Sorry for asking, it seems rude though. But would you please share with me (or to someone who are also interested) the way you achieve those high returns (in another thread)?

Hey mate,

As you've probably figured out, the problem is that he doesn't want to have his own thread; he wants to be in this thread. I was pleased to see he could articulate his positions in that post he made upthread, but the vast majority of his posts have been shouty and unpleasant and absolutely not adding any value to the thread.

The only advice I can give, and this goes for everyone, is to block him and don't interact with him. Let me handle reporting him.

Question is the following month do I buy the one which is lower than my ideal allocation OR the one which drop the most from the previous month percentage.
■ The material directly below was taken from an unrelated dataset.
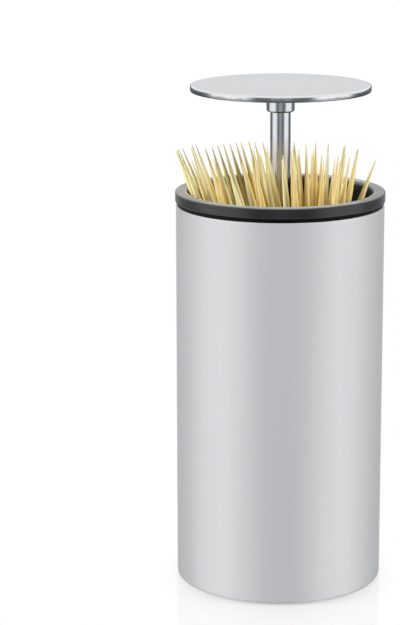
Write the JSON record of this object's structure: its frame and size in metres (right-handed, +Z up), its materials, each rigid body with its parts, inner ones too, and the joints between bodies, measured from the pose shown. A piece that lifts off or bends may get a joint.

The first one - buy the one which is lowest compared to your target allocation.

Limster: he's doing the right thing, don't worry. I think what Cupcaked is doing is adding in his monthly investment amount to the thing he's short of, which is a sensible thing to do.

Dear shiny,

I got interested in China A shares etf
Any etf to recommend?

Yeah, I recommend you don't. China A-shares trade at a 10-15% premium to the H-share listings in Hong Kong. You'll get more bang for your buck buying the equivalent H-shares.

That said, though: why do you want to overweight China in the first place? And before you say "China is growing" or anything like that—the China growth story has been a thing for about two decades now. China has already emerged.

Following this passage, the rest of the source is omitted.